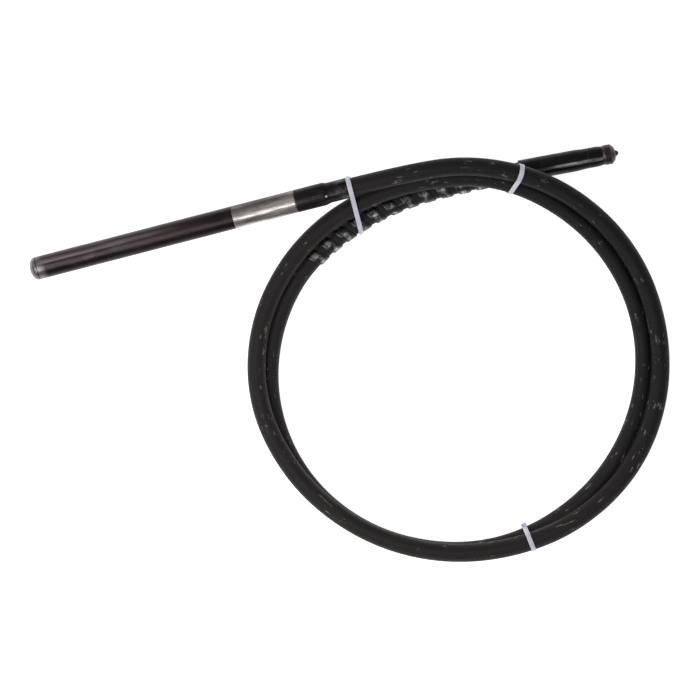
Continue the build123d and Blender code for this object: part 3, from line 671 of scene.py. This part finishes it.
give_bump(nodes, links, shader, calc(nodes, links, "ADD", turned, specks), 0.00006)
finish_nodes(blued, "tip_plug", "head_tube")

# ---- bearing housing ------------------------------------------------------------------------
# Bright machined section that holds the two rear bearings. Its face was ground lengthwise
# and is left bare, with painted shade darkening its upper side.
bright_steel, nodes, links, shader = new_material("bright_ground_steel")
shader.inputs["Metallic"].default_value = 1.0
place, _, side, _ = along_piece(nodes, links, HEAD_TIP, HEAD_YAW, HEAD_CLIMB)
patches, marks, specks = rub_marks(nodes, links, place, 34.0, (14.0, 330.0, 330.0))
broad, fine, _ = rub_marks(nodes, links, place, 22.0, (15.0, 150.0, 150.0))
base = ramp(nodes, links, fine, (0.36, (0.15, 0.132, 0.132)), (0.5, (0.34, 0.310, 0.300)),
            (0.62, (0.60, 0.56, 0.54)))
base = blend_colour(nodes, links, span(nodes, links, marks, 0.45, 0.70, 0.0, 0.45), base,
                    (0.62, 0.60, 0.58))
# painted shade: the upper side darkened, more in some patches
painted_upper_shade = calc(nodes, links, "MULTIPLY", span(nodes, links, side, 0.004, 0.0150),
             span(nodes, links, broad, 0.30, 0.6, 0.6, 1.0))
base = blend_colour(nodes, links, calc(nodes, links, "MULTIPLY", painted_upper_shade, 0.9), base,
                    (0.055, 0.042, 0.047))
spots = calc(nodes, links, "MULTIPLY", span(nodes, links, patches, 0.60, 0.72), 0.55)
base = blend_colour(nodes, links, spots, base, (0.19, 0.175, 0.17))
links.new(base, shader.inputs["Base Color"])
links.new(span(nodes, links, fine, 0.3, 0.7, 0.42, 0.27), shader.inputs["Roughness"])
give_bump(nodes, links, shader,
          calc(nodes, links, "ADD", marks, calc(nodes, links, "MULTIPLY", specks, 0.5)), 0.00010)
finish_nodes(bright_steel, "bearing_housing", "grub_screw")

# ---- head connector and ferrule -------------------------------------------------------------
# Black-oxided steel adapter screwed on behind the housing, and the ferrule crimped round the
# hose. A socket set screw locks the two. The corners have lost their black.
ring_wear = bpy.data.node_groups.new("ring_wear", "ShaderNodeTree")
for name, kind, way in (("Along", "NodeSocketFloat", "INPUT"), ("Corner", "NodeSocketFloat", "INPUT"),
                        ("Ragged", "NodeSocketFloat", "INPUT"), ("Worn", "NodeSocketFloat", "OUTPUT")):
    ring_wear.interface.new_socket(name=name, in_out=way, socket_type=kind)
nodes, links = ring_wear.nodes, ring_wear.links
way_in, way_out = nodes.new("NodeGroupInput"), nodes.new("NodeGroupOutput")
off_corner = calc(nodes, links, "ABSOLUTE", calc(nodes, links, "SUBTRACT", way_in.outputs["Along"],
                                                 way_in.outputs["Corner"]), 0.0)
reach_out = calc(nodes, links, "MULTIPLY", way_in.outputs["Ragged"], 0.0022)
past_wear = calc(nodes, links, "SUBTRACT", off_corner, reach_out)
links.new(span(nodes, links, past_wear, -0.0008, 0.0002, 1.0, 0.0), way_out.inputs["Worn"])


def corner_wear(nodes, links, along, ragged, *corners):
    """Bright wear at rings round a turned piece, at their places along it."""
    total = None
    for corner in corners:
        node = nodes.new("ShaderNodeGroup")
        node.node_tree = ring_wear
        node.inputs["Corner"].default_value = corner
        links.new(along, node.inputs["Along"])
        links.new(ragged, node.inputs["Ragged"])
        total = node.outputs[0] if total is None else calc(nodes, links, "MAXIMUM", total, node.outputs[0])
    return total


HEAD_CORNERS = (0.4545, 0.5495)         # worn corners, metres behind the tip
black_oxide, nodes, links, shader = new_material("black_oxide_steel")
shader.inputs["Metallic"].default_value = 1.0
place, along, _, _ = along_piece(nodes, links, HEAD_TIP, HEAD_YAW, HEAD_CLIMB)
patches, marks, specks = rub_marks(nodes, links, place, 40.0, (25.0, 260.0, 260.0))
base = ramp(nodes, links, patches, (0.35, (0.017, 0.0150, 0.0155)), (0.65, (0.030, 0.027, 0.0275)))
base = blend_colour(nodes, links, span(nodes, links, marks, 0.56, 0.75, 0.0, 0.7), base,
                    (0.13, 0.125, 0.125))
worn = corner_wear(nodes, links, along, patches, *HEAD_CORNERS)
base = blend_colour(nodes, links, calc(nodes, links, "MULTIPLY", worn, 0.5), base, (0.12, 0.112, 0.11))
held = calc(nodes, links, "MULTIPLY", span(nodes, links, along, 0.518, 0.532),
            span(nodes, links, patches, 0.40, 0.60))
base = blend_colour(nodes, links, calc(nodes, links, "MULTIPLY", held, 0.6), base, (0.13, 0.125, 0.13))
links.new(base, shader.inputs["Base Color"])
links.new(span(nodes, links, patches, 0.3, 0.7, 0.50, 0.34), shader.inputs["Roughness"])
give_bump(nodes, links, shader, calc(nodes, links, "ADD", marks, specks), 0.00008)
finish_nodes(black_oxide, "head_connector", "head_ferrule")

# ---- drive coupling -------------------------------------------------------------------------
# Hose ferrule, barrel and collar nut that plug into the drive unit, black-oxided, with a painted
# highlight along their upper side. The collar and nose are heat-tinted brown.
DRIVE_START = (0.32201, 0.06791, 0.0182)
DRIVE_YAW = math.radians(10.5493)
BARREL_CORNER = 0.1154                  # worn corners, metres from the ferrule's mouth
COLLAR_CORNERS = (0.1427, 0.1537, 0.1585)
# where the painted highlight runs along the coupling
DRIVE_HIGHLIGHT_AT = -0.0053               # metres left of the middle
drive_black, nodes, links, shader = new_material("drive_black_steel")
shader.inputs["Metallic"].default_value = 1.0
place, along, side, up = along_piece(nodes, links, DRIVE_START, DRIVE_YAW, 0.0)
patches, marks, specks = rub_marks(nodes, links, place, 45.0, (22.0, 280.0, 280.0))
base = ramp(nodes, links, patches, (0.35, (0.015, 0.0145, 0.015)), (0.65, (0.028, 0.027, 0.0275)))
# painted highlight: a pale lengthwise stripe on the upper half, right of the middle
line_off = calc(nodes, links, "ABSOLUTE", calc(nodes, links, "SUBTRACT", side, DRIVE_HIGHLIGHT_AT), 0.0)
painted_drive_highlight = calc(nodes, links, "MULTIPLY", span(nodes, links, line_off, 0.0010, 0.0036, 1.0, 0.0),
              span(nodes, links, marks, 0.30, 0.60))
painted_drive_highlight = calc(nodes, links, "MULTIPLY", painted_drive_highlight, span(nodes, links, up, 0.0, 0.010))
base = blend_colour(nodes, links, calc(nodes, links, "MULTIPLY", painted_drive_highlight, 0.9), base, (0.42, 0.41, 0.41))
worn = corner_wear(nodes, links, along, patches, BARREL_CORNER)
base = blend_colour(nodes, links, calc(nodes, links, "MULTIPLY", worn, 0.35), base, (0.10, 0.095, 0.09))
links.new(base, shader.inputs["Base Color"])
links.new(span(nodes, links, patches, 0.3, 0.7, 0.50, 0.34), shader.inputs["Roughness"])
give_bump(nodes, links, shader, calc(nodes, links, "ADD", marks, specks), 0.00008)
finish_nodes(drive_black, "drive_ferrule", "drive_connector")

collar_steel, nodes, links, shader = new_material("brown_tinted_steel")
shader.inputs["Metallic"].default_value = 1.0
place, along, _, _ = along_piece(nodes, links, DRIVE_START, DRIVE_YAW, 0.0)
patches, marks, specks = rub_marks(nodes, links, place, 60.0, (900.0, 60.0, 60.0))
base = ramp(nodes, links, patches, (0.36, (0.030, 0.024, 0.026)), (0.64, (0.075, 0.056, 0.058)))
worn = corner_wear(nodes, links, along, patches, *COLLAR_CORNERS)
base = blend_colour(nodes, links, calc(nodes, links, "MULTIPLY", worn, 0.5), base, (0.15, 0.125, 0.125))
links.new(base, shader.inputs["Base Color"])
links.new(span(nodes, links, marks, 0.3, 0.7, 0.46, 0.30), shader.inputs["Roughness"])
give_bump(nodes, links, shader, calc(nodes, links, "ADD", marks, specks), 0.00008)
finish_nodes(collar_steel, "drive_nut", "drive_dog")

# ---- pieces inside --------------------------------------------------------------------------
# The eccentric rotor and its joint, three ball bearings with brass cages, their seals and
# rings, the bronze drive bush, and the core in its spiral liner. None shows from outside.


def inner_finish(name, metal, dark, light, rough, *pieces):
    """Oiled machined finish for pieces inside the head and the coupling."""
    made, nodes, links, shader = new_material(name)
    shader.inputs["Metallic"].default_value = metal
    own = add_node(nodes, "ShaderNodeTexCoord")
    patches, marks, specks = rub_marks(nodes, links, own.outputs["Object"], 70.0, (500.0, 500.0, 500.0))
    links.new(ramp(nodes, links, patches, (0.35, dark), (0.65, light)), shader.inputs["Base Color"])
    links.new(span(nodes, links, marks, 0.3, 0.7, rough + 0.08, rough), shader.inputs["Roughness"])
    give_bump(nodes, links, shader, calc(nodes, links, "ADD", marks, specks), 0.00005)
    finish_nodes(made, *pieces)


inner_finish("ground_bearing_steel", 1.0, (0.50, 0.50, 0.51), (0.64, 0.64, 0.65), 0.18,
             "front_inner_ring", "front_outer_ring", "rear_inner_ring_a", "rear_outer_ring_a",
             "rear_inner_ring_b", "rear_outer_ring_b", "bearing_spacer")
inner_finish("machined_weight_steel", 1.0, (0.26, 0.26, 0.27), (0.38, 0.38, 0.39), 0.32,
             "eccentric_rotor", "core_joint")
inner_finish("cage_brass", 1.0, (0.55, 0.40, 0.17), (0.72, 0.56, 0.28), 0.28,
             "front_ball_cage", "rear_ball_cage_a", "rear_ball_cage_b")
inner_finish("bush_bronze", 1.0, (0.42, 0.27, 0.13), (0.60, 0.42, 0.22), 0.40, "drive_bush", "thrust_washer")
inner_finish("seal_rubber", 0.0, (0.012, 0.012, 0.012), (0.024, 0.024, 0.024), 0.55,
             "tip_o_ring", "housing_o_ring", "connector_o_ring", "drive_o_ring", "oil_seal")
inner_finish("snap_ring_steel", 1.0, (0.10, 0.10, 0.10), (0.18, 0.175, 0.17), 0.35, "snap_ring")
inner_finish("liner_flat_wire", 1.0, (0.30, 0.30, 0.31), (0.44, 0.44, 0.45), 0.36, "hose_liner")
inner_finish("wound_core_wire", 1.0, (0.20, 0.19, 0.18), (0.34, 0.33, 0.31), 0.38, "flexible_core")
____________
■ Instructions for the task
Copy every line of the listing that contains the word "from".

■ Correct response
Continue the build123d and Blender code for this object: part 3, from line 671 of scene.py. This part finishes it.
BARREL_CORNER = 0.1154                  # worn corners, metres from the ferrule's mouth
# rings, the bronze drive bush, and the core in its spiral liner. None shows from outside.